After I dropped the boys off at school and had each of them generously offer the back of their head for me to kiss, I was on my way to my annual health screening.  (This is where Don may have had a clue that I was going to have a bad day.)  He also had a health screening, but he chose not to go with me.

They take blood and test your cholesterol, your blood pressure, your weight, and your self-esteem in one easy swoop.

I am NEVER happy with my numbers. Even if they are an improvement over last year. Why? Because in my mind, they should be different.  In preparation, I gave myself a pep-talk.  But by the time they are handing me my paper with all my stats I start to see that bridge in the horizon.

You see, I work my ass off.  I downplay it sometimes, but if the average person knew my commitment to a healthy lifestyle, they would be shocked, not to mention annoyed, and that is why I don't share it with many people.   My reward for this, I feel, should be that I can choose what the scale, or test reads. But nope.
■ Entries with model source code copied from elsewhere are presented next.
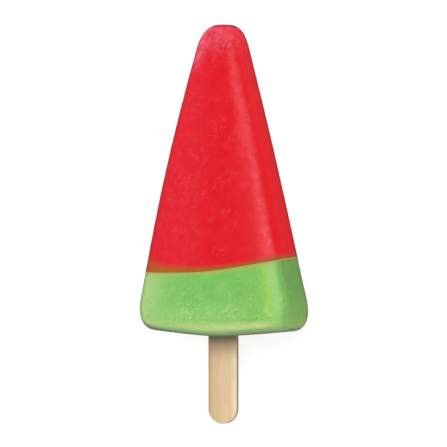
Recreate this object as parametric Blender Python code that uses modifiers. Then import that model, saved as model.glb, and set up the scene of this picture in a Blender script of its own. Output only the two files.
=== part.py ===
"""Ice lolly in the shape of a melon slice: a long red wedge with a rounded tip on a green
rind-coloured base, frozen round a flat wooden stick.

The lolly lies on its back with its front face up: +Y runs to the tip, the stick leaves
towards -Y, +Z points up through the front face, and Z = 0 is the surface it lies on.
Every shape is worked out in the lolly's own upright frame, where X is its width, Y its
height above the base, and Z its thickness, and an empty then lays it down.
"""

import math

import bmesh
import bpy
import numpy as np

MM = 0.001

# The ice, from its base to its tip
ICE_HEIGHT = 100.5 * MM
BASE_HALF_WIDTH = 28.6 * MM  # where the two long sides would meet the base line
TIP_HALF_WIDTH = 4.9 * MM
SIDE_CROWN = 1.45 * MM  # how far each long side swells out half way up
BASE_HALF_THICKNESS = 12.7 * MM
THICKNESS_TAPER = 0.06  # half thickness lost for each unit of height: the mould's draft
SECTION_POWER_BASE = 6.3  # 2 is an ellipse, and more is squarer
SECTION_POWER_TIP = 5.2
FACE_RADIUS = 200.0 * MM  # the front and the back swell out along arcs of this radius

# The rounded tip
TIP_CAP_HEIGHT = 9.2 * MM
TIP_CAP_POWER = 3.0

# The rounded edge round the base
CORNER_INSET = 5.7 * MM
CORNER_HEIGHT = 11.5 * MM
EDGE_INSET = 4.5 * MM  # the same rounding, towards the front and the back
EDGE_HEIGHT = 6.0 * MM

# The base is a very blunt keel: two straight slopes with a round middle
BASE_SLOPE = 0.1
BASE_KEEL_AT = 1.4 * MM  # its lowest point lies a little to the right
BASE_MIDDLE = 6.0 * MM
BASE_FADE_HEIGHT = 20.0 * MM

# A hand-sized unevenness: the middle line bows a little to the left
MIDLINE_BOW = 0.52 * MM
MIDLINE_LEAN = 0.06 * MM

# The line where the two flavours meet: level on the left, climbing to the right
FILL_HEIGHT = 20.9 * MM
FILL_SLOPE = 0.176
FILL_BEND_AT = -1.0 * MM
FILL_BEND_WIDTH = 8.2 * MM
FILL_DEPTH_SLOPE = 0.055  # it also climbs a little towards the back

# The flat wooden stick
STICK_LENGTH = 94.0 * MM
STICK_WIDTH = 10.0 * MM
STICK_THICKNESS = 2.0 * MM
STICK_EDGE = 0.3 * MM
STICK_SHOWS = 28.3 * MM

# How the pieces meet
PIECE_GAP = 0.3 * MM
BACK_FLAT_DEPTH = 0.25 * MM  # how much of the back's crown is lost to the flat it lies on

# How finely the curved surfaces are divided
RING_POINTS = 64
CORNER_CROWDING = 0.12  # draws the points of a ring together at its four corners
BODY_RINGS = 14
CORNER_RINGS = 8
TIP_RINGS = 10
BASE_RINGS = 4
FILL_POINTS = 25
STICK_END_POINTS = 13
WELD_DISTANCE = 0.01 * MM
SHARP_ANGLE = math.radians(35)

REACH = 40.0 * MM  # how far the cutters run past the ice

RED = "E2202B"
GREEN = "83C568"
WOOD = "DEC69E"


def srgb_colour(code):
    """Six hex digits as a linear colour with alpha 1."""
    channels = [int(code[i : i + 2], 16) / 255 for i in (0, 2, 4)]
    return [c / 12.92 if c <= 0.04045 else ((c + 0.055) / 1.055) ** 2.4 for c in channels] + [1.0]


def plain_material(name, code, roughness):
    material = bpy.data.materials.new(name)
    material.use_nodes = True
    shader = material.node_tree.nodes["Principled BSDF"]
    shader.inputs["Base Color"].default_value = srgb_colour(code)
    shader.inputs["Roughness"].default_value = roughness
    shader.inputs["Metallic"].default_value = 0.0
    return material


def new_collection(name):
    collection = bpy.data.collections.new(name)
    bpy.context.scene.collection.children.link(collection)
    return collection


def clear_scene():
    for leftover in list(bpy.data.objects):
        bpy.data.objects.remove(leftover, do_unlink=True)


def half_width_at(height):
    """Half the width of the ice, before its tip and its base are rounded."""
    share = height / ICE_HEIGHT
    straight = BASE_HALF_WIDTH + (TIP_HALF_WIDTH - BASE_HALF_WIDTH) * share
    return straight + 4 * SIDE_CROWN * share * (1 - share)


def half_thickness_at(height):
    return BASE_HALF_THICKNESS - THICKNESS_TAPER * height


def tip_rounding(height):
    """1 below the tip's cap, falling to 0 at the very top along a squarish arc."""
    left = min(max((ICE_HEIGHT - height) / TIP_CAP_HEIGHT, 0), 1)
    return (1 - (1 - left) ** TIP_CAP_POWER) ** (1 / TIP_CAP_POWER)


def edge_rounding(height, over):
    """1 at the base and 0 from `over` upwards, along a quarter of an ellipse."""
    up = min(height / over, 1)
    return 1 - math.sqrt(1 - (1 - up) ** 2)


def midline_at(height):
    share = height / ICE_HEIGHT
    return MIDLINE_LEAN * (1 - share) - 4 * MIDLINE_BOW * share * (1 - share)


def base_rise(x):
    """How far the base lies above its lowest point, at a distance x from the middle."""
    past = x - BASE_KEEL_AT
    return BASE_SLOPE * (np.sqrt(past**2 + BASE_MIDDLE**2) - BASE_MIDDLE)


def section_ring(height, shrink=1.0):
    """One closed ring round the ice, as an array of points: a superellipse at this height.

    Its front and back swell out along arcs. Near the base the ring follows the keel, and its
    back is cut level with the flat that the ice lies on. `shrink` draws it towards the middle,
    for the rings inside the base.
    """
    rounding = tip_rounding(height)
    width = half_width_at(height) * rounding - CORNER_INSET * edge_rounding(height, CORNER_HEIGHT)
    thickness = half_thickness_at(height) * rounding - EDGE_INSET * edge_rounding(height, EDGE_HEIGHT)
    share = height / ICE_HEIGHT
    power = SECTION_POWER_BASE + (SECTION_POWER_TIP - SECTION_POWER_BASE) * share
    turn = np.linspace(0, 2 * math.pi, RING_POINTS, endpoint=False)
    turn = turn + CORNER_CROWDING * np.sin(4 * turn)
    out = shrink / (np.abs(np.cos(turn)) ** power + np.abs(np.sin(turn)) ** power) ** (1 / power)
    x = width * out * np.cos(turn)
    z = thickness * out * np.sin(turn)
    z = z * (1 - x**2 / (2 * FACE_RADIUS * thickness))
    fade = max(1 - height / BASE_FADE_HEIGHT, 0)
    y = height + base_rise(x) * fade
    back = BACK_FLAT_DEPTH - half_thickness_at(y)
    return np.column_stack([x + midline_at(height), y, np.maximum(z, back)])


def ice_heights():
    """The heights of the rings, closest together round the base's edge and the tip."""
    quarter = np.linspace(0, math.pi / 2, CORNER_RINGS + 1)
    corner = CORNER_HEIGHT * (1 - np.cos(quarter))
    quarter = np.linspace(math.pi / 2, 0, TIP_RINGS + 1)[:-1]
    tip = ICE_HEIGHT - TIP_CAP_HEIGHT * (1 - np.cos(quarter))
    body = np.linspace(corner[-1], tip[0], BODY_RINGS + 2)[1:-1]
    return np.concatenate([corner, body, tip])


def loft(name, rings, first, last):
    """A closed skin over rings of equal count, fanned to a point at each end."""
    count = len(rings[0])
    points = np.vstack([[first], *rings, [last]])
    end = len(points) - 1
    faces = []
    for k in range(count):
        after = (k + 1) % count
        faces.append((0, 1 + k, 1 + after))
        for row in range(len(rings) - 1):
            low = 1 + row * count
            faces.append((low + k, low + count + k, low + count + after, low + after))
        low = 1 + (len(rings) - 1) * count
        faces.append((low + k, end, low + after))
    mesh = bpy.data.meshes.new(name)
    mesh.from_pydata(points.tolist(), [], faces)
    mesh.validate()
    return mesh


def ice_mesh():
    """The whole ice, red and green together, as one closed skin."""
    inside = [section_ring(0.0, step / BASE_RINGS) for step in range(1, BASE_RINGS)]
    outside = [section_ring(height) for height in ice_heights()]
    base_centre = (midline_at(0.0), base_rise(0.0), 0.0)
    tip_point = (midline_at(ICE_HEIGHT), ICE_HEIGHT, 0.0)
    return loft("ice", inside + outside, base_centre, tip_point)


def fill_line(x):
    """The height of the line between the flavours half way through the ice, at a distance x."""
    past = x - FILL_BEND_AT
    return FILL_HEIGHT + FILL_SLOPE * (past + np.sqrt(past**2 + FILL_BEND_WIDTH**2)) / 2


def flat_solid(name, outline, half_thickness):
    """A closed mesh of a flat outline in X and Y, drawn out both ways along Z."""
    curve = bpy.data.curves.new(name, "CURVE")
    curve.dimensions = "2D"
    curve.fill_mode = "BOTH"
    curve.extrude = half_thickness
    spline = curve.splines.new("POLY")
    spline.points.add(len(outline) - 1)
    for point, (x, y) in zip(spline.points, outline):
        point.co = (x, y, 0, 1)
    spline.use_cyclic_u = True
    drawn = bpy.data.objects.new(name + "_outline", curve)
    bpy.context.scene.collection.objects.link(drawn)
    graph = bpy.context.evaluated_depsgraph_get()
    mesh = bpy.data.meshes.new_from_object(drawn.evaluated_get(graph))
    bpy.data.objects.remove(drawn, do_unlink=True)
    weld_and_face_out(mesh)
    mesh.name = name
    return mesh


def weld_and_face_out(mesh):
    work = bmesh.new()
    work.from_mesh(mesh)
    bmesh.ops.remove_doubles(work, verts=work.verts, dist=WELD_DISTANCE)
    bmesh.ops.recalc_face_normals(work, faces=work.faces)
    work.to_mesh(mesh)
    work.free()


def fill_block(name, far_height, offset):
    """A block from the line between the flavours to a far height, `offset` clear of it."""
    x = np.linspace(-REACH, REACH, FILL_POINTS)
    near = np.column_stack([x, fill_line(x) + offset])
    far = np.array([[REACH, far_height], [-REACH, far_height]])
    mesh = flat_solid(name, np.vstack([near, far]), REACH)
    for vertex in mesh.vertices:
        vertex.co.y -= FILL_DEPTH_SLOPE * vertex.co.z
    return mesh


def stick_outline(clearance):
    """The stick's flat outline: two straight edges with a half circle at each end."""
    radius = STICK_WIDTH / 2 + clearance
    top = STICK_LENGTH - STICK_SHOWS - STICK_WIDTH / 2
    bottom = -STICK_SHOWS + STICK_WIDTH / 2
    turn = np.linspace(0, math.pi, STICK_END_POINTS)
    upper = np.column_stack([radius * np.cos(turn), top + radius * np.sin(turn)])
    lower = np.column_stack([-radius * np.cos(turn), bottom - radius * np.sin(turn)])
    return np.vstack([upper, lower])


def placed(name, mesh, parent, collection, material=None):
    thing = bpy.data.objects.new(name, mesh)
    collection.objects.link(thing)
    thing.parent = parent
    if material:
        mesh.materials.append(material)
    return thing


def as_cutter(thing):
    thing.hide_render = True
    thing.display_type = "WIRE"
    return thing


def boolean(thing, operation, other):
    modifier = thing.modifiers.new(other.name, "BOOLEAN")
    modifier.operation = operation
    modifier.solver = "EXACT"
    modifier.object = other


def shade_round(mesh):
    mesh.shade_smooth()
    mesh.set_sharp_from_angle(angle=SHARP_ANGLE)


def world_points(thing):
    world = np.array(thing.matrix_world)
    local = np.array([vertex.co for vertex in thing.data.vertices])
    return local @ world[:3, :3].T + world[:3, 3]


def lay_down(cradle, pieces):
    """Turns the upright lolly on to its back and centres it over the origin."""
    tilt = math.atan(THICKNESS_TAPER)
    cradle.rotation_euler = (-tilt, 0, 0)
    cradle.location = (0, 0, (BASE_HALF_THICKNESS - BACK_FLAT_DEPTH) * math.cos(tilt))
    bpy.context.view_layer.update()
    graph = bpy.context.evaluated_depsgraph_get()
    points = np.vstack([world_points(piece.evaluated_get(graph)) for piece in pieces])
    middle = (points.min(axis=0) + points.max(axis=0)) / 2
    cradle.location.x -= middle[0]
    cradle.location.y -= middle[1]


def main():
    clear_scene()
    lolly = new_collection("ice_lolly")
    cutters = new_collection("cutters")
    cradle = bpy.data.objects.new("cradle", None)
    lolly.objects.link(cradle)

    red = placed("red_ice", ice_mesh(), cradle, lolly, plain_material("red ice", RED, 0.4))
    green = placed("green_ice", ice_mesh(), cradle, lolly, plain_material("green ice", GREEN, 0.45))
    wood = plain_material("wood", WOOD, 0.6)
    stick_mesh = flat_solid("stick", stick_outline(0.0), STICK_THICKNESS / 2)
    stick = placed("stick", stick_mesh, cradle, lolly, wood)
    rounding = stick.modifiers.new("worn edge", "BEVEL")
    rounding.width = STICK_EDGE
    rounding.segments = 2
    rounding.limit_method = "ANGLE"

    top = ICE_HEIGHT + REACH
    upper = placed("upper_block", fill_block("upper_block", top, PIECE_GAP / 2), cradle, cutters)
    lower = placed("lower_block", fill_block("lower_block", -REACH, -PIECE_GAP / 2), cradle, cutters)
    pocket_mesh = flat_solid("pocket", stick_outline(PIECE_GAP), STICK_THICKNESS / 2 + PIECE_GAP)
    pocket = placed("pocket", pocket_mesh, cradle, cutters)
    for cutter in (upper, lower, pocket):
        as_cutter(cutter)

    boolean(red, "INTERSECT", upper)
    boolean(green, "INTERSECT", lower)
    boolean(red, "DIFFERENCE", pocket)
    boolean(green, "DIFFERENCE", pocket)
    for piece in (red, green, stick):
        shade_round(piece.data)
    lay_down(cradle, (red, green, stick))


main()
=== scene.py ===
# %% [markdown]
# # An ice lolly shaped like a slice of melon
#
# The real thing is two flavours of water ice, red over green, frozen in a tapered mould round a
# flat wooden stick. It lies on its back, so the camera looks down on its front face. The packed
# model gives the place and the size of every piece, and this lesson dresses it: a fine frosted
# skin for each flavour, a worn wooden stick, a pale floor and soft light.

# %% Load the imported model
import math

import bmesh
import bpy
import numpy as np
from mathutils import Matrix, Vector


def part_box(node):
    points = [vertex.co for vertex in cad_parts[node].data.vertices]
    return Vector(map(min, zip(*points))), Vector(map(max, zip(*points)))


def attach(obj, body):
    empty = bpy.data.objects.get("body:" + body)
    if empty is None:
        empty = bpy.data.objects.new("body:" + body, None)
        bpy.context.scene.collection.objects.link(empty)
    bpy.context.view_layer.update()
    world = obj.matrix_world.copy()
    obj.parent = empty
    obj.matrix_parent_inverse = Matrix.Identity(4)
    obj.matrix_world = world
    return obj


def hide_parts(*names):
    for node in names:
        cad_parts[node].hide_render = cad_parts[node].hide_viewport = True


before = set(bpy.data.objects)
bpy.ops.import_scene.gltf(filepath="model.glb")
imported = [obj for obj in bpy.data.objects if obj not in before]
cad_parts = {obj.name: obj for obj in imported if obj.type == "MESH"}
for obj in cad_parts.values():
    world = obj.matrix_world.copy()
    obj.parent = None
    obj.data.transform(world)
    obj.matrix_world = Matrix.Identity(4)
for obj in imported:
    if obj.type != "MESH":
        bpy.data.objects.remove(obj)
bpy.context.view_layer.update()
MM = 0.001

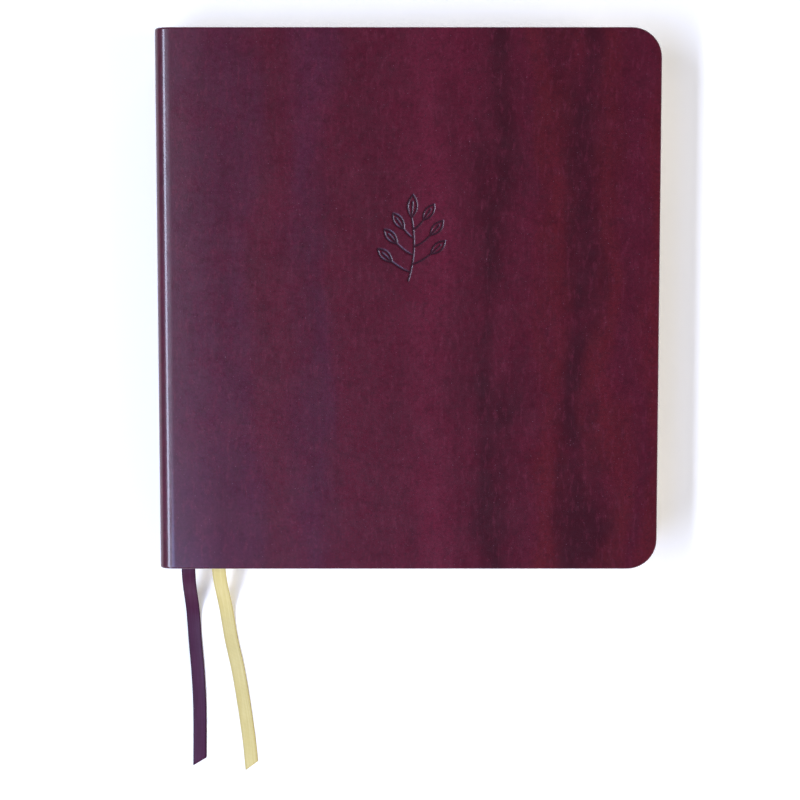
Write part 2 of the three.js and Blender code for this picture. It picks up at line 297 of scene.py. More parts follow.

Add the fact that some recent things in the media have regurgitated painful memories that I have suppressed.  And top that off with the fact that we have the presidential circus going on and it is no wonder I find myself standing on the edge of the bridge about to jump.

But this time, I took a breath. And stepped back off the ledge, reached for my phone and started texting my workout buddies.  The people who see me at my most raw state, without makeup on, without pretense.  Texting my friends is like shooting a flare out into the sky. I hope someone sees it and responds quickly, but they all have careers and are busy and  I don't know if they even have their phone.  But today, they did.  I didn't even send a text like.. SOS jumping off a self-doubt bridge.  It was more like "tell me again why numbers don't really matter?" My workout friends get this, and they get me. I didn't even have to add,  P.S. Help. P.S. I'm about to dive into a pint of Talenti gelato.

And they all did.  They offered the hand I needed to help me step down.

The health screening wasn't the total issue; it was just the bump in an otherwise stressful week that put me there.

Lesson learned is, don't underestimate your friends.   I don't ever like asking for help, but my friends helped me see what was good which was staring at me in black and white. They didn't dismiss my concern as trifling, but didn't honor it either.  They each helped me realize that when you fill your mind with thoughts that you see as negative, you don't have room for the positive to come in.

They turned a switch and shed light on all that has been great in my week. Including a new friendship,  rekindling an old friendship, a new pair of purple shoes and all the things staring me right in the face that are pretty damn awesome.

Sure, I over think things (obviously) but I also over-love things, and today, that love was reciprocated and the simple gesture that sent me across the bridge.